Kevin wrote re: Answer the User’s Questions
on 08-22-2009 2:15 PM

Funny you should mention this, as I've had a 1/3-finished blog post written on the cons of this approach for a couple months.  (Or shall I say, "since 18 June 2009 14:57"?)

To make my unfinishable post very, very short: I definitely see value in the relative times, but bear in mind that it doesn't answer *all* of a user's questions.  There have been countless times on sites like Facebook that I've wanted to know how far apart 2 comments were, and there's just no way to do that when they both say "2 days ago".  So I'd ask that people take the have-your-cake-and-eat-it approach that Stackoverflow uses: relative times for the main timestamp, but with the *real* time in a title tag, so you can see it on mouseover.

Also, stay away from "yesterday", as it's not a relative time in the same sense as "1 day ago" is.  That's the hard part to explain, but I think you know what I mean.  Ah, I see you've done that on Silver Arcade.  Delightful.

Christopher Bennage wrote re: Answer the User’s Questions
on 08-22-2009 2:42 PM

I agree, especially with the title attribute.

Ryan Cromwell wrote re: Answer the User’s Questions
on 08-22-2009 3:38 PM

I think that is a great phrase or benchmark to use when choosing to present a piece of information: "What question have we answered?"  or "Have we answered the question with this representation?"

Anne Epstein wrote re: Answer the User’s Questions
on 08-24-2009 4:11 PM

Thinking about this: sometimes, the question the user is asking may not be the question you think they are asking.  for instance, you may be thinking the user is asking "how long ago was this posted"...but I might really be asking the question:  "At about 9:30pm yesterday, I was following an interesting discussion but then had to leave-wonder what was posted immediately after that?"  Much rather just to 9:30pm, yesterday for that use case, but that's not what you were thinking... which isn't wrong usage, nor is your expected usage wrong, you were just anticipating something else.
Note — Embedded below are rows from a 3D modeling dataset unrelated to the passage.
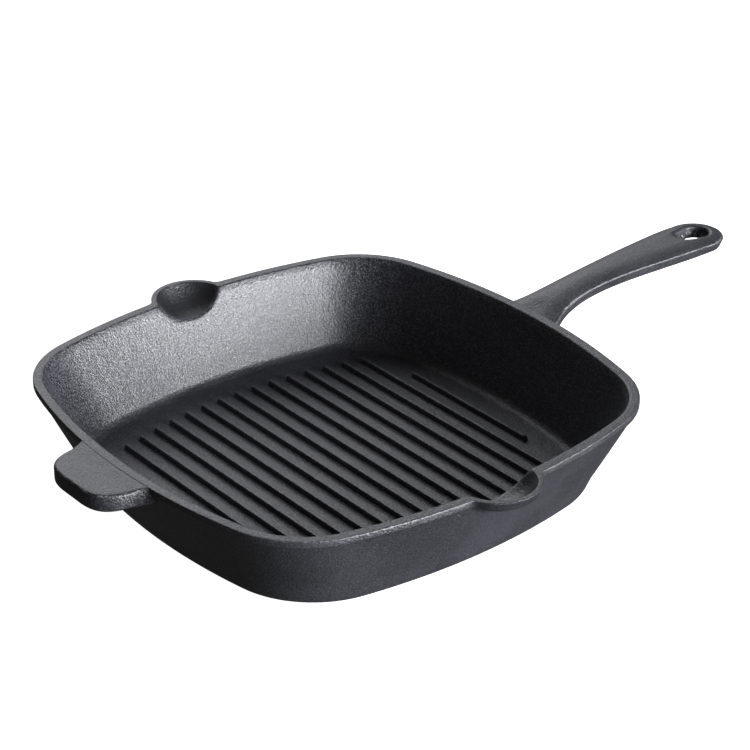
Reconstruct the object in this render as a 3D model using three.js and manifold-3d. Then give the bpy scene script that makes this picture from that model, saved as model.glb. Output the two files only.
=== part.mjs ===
// Square ribbed grill pan in cast iron: one casting with a long handle, a helper tab and two pour spouts.
// Millimetres, +Z up. The origin is the centre of the base, on the surface that the pan stands on.
// +X runs along the long handle, and the two spouts face +Y (right) and -Y (left).
import * as THREE from 'three';
import { mergeVertices } from 'three/addons/utils/BufferGeometryUtils.js';
import Module from 'manifold-3d';

const wasm = await Module();
wasm.setup();

// ---- Driving dimensions ----
const RIM_HALF = 130; // half width across the rim, at the middle of a side
const SPOUT_SIDE_STRETCH = 132 / 130; // the pan is a little longer from spout to spout
const PAN_HEIGHT = 49.5;
const SIDE_BOW_RADIUS = 328; // the sides bow outwards on this radius
const OUTER_CORNER_RADIUS = 50;
const INNER_CORNER_RADIUS = 44;

const BASE_HALF = 110.5; // half width where the wall leaves the rounded bottom edge
const BASE_ROUND = 6.5;
const FLOOR_THICKNESS = 5;
const FOOT_FILLET = 5; // radius between the floor and the wall, inside
const WALL_THICKNESS = 4.8; // measured level, through the foot of the sloping wall
const RIM_WIDTH = 6;
const LIP_HEIGHT = 4; // the band round the rim that stands proud of the wall
const LIP_PROUD = 1.2;
const RIM_ROUND = 1.2;

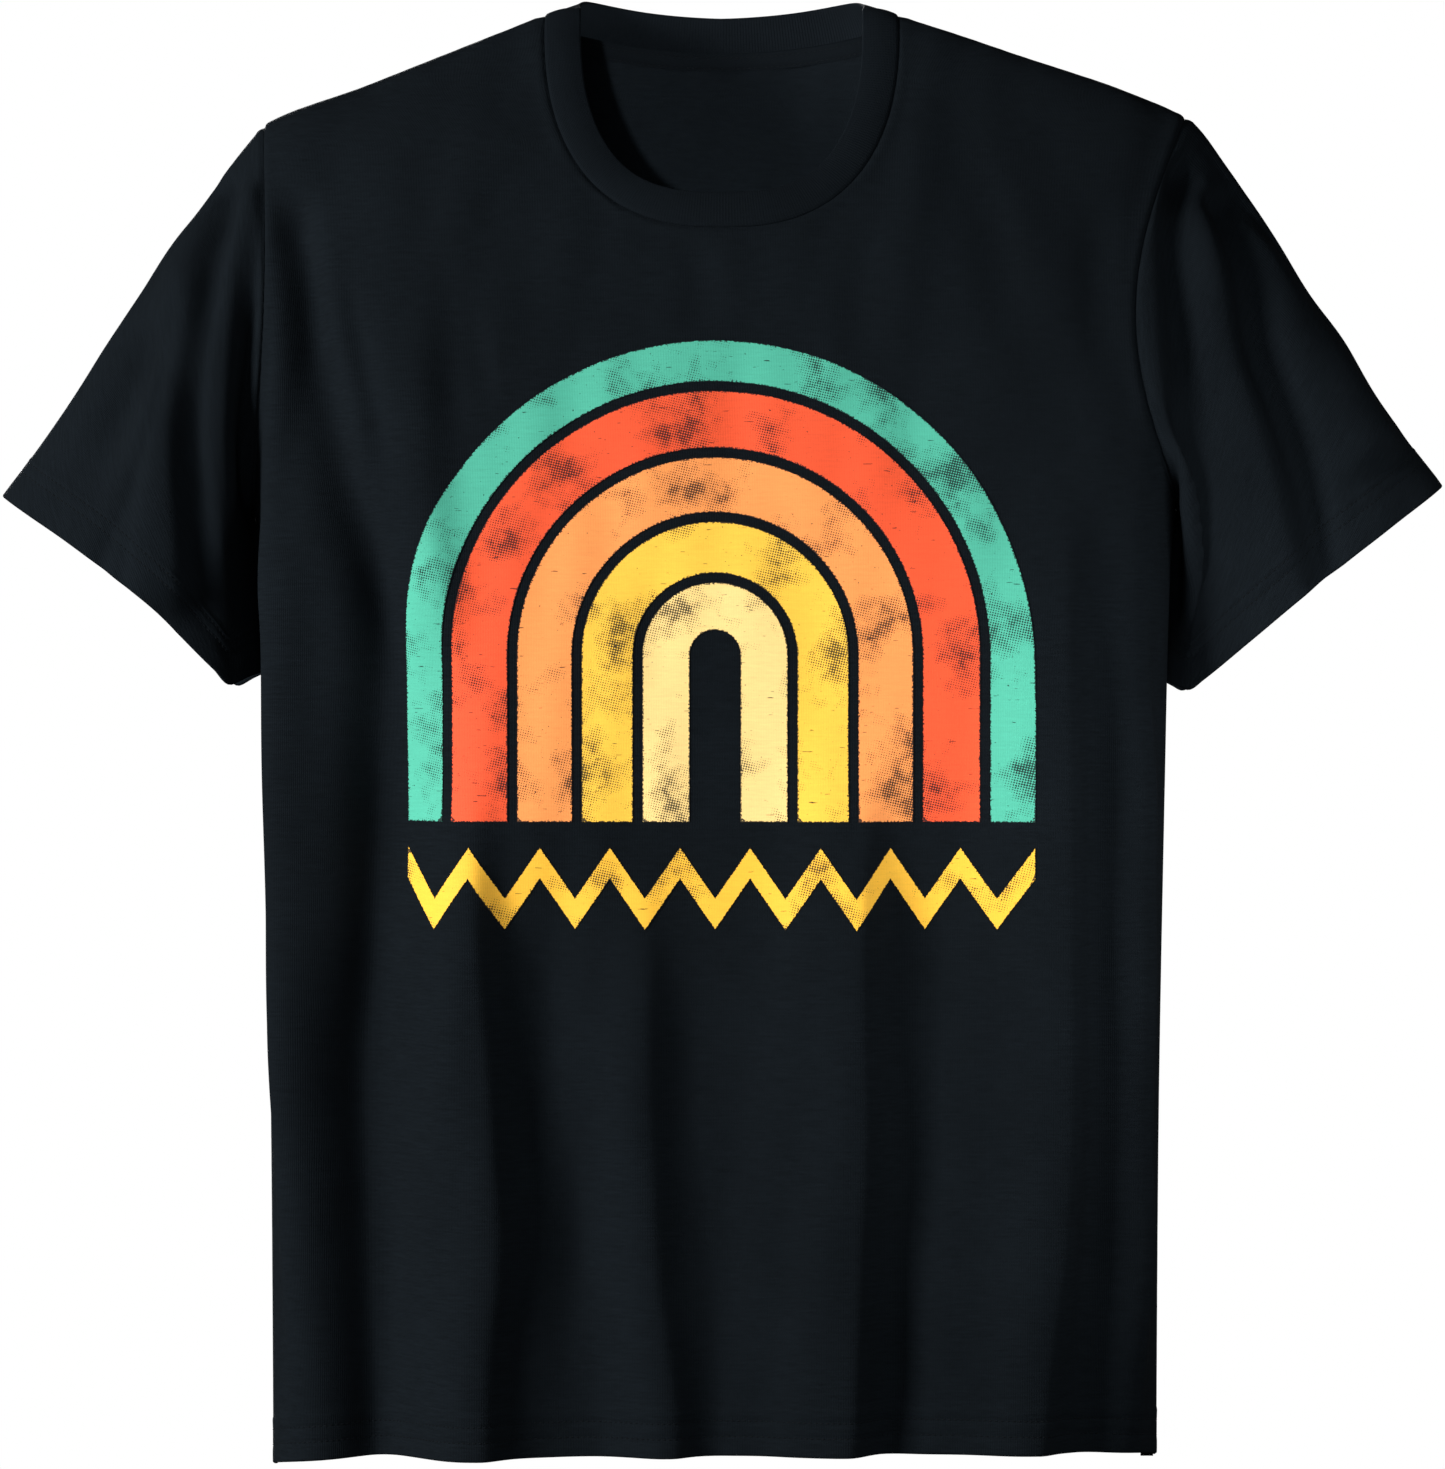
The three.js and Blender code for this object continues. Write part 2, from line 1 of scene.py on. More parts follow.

As twitter found out after their big replies blowup, it's worth noting that people don't always use your tools in the same way that you do...

Christopher Bennage wrote re: Answer the User’s Questions
on 08-24-2009 5:12 PM

I agree. In fact, the people who influenced my thinking on the date formatting (37signals) deliberately structure their software so that the users _will_ invent their own uses.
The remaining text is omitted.